---------- Data extract
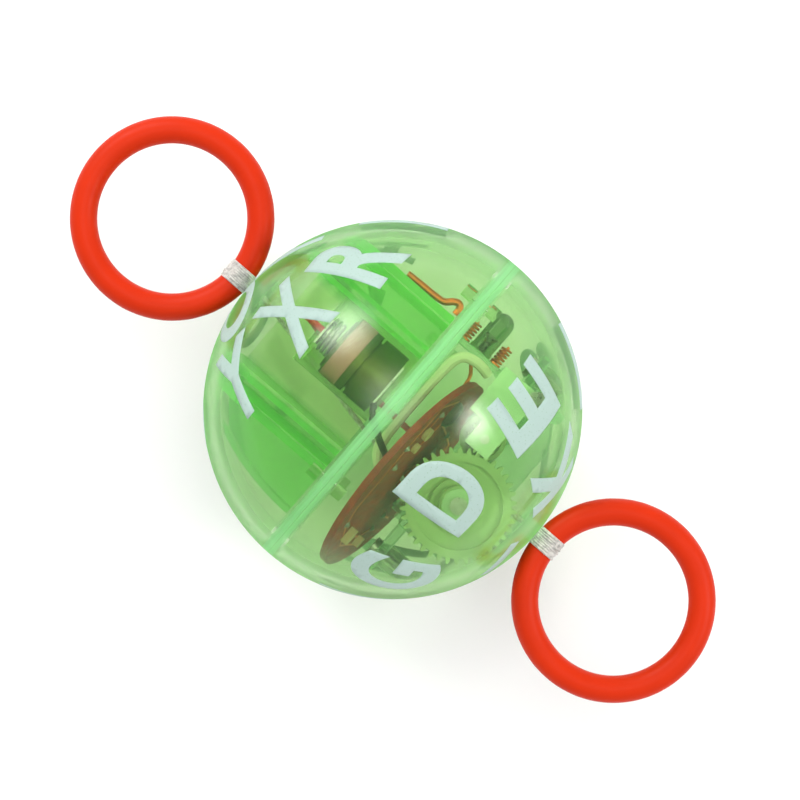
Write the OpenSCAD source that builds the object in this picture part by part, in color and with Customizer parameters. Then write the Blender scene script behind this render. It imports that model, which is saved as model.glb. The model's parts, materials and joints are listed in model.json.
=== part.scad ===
// Pull-ring light-up ball: a two-piece see-through ball on a cord with a finger ring at each end.
// Both cord ends wind on one spring-loaded spool, which turns a small geared flywheel.
// +X is the pull axis, the seam lies in the plane x = 0, and the origin is the ball's centre.

/* [Ball] */
// Outside diameter of the ball
ball_d = 65; // [50:0.5:90]
// Wall of each half shell
shell_t = 1.8; // [1.2:0.1:3]
// Width of the thick seam rim on the left half
rim_w_left = 2; // [1:0.1:4]
// Width of the thick seam rim on the right half
rim_w_right = 1.2; // [0.8:0.1:4]
// How far the rim stands in from the wall
rim_depth = 2.2; // [1:0.1:4]
// Radius of the cord outlet at each pole
outlet_r = 3.6; // [3.2:0.1:5]

/* [Rings and cord] */
// Radius of a finger ring, to the middle of its section
ring_r = 15.25; // [12:0.25:20]
// Diameter of a ring's section
ring_section = 4.7; // [3:0.1:6]
// Distance of each ring's centre from the ball's centre
ring_x = 50.2; // [46:0.1:60]
// Diameter of the cord
cord_d = 1; // [0.6:0.1:2]
// Width of the strands hitched round a ring
hitch_w = 3.7; // [2:0.1:5]
// Thickness of a hitched strand
strand_t = 0.6; // [0.4:0.05:1]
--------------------
Reproduce every line above without error.

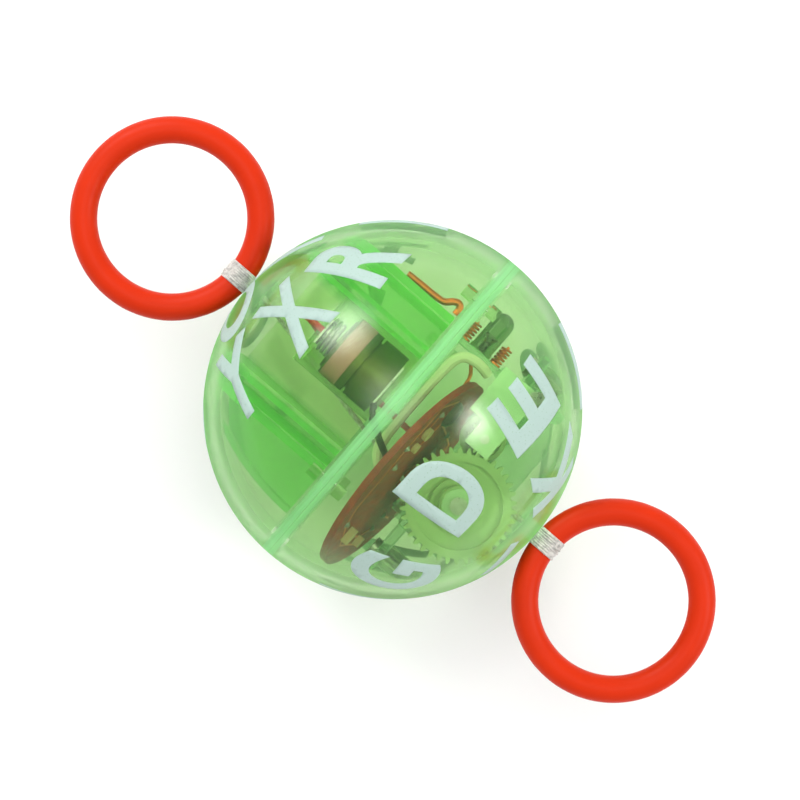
Write the OpenSCAD source that builds the object in this picture part by part, in color and with Customizer parameters. Then write the Blender scene script behind this render. It imports that model, which is saved as model.glb. The model's parts, materials and joints are listed in model.json.
=== part.scad ===
// Pull-ring light-up ball: a two-piece see-through ball on a cord with a finger ring at each end.
// Both cord ends wind on one spring-loaded spool, which turns a small geared flywheel.
// +X is the pull axis, the seam lies in the plane x = 0, and the origin is the ball's centre.

/* [Ball] */
// Outside diameter of the ball
ball_d = 65; // [50:0.5:90]
// Wall of each half shell
shell_t = 1.8; // [1.2:0.1:3]
// Width of the thick seam rim on the left half
rim_w_left = 2; // [1:0.1:4]
// Width of the thick seam rim on the right half
rim_w_right = 1.2; // [0.8:0.1:4]
// How far the rim stands in from the wall
rim_depth = 2.2; // [1:0.1:4]
// Radius of the cord outlet at each pole
outlet_r = 3.6; // [3.2:0.1:5]

/* [Rings and cord] */
// Radius of a finger ring, to the middle of its section
ring_r = 15.25; // [12:0.25:20]
// Diameter of a ring's section
ring_section = 4.7; // [3:0.1:6]
// Distance of each ring's centre from the ball's centre
ring_x = 50.2; // [46:0.1:60]
// Diameter of the cord
cord_d = 1; // [0.6:0.1:2]
// Width of the strands hitched round a ring
hitch_w = 3.7; // [2:0.1:5]
// Thickness of a hitched strand
strand_t = 0.6; // [0.4:0.05:1]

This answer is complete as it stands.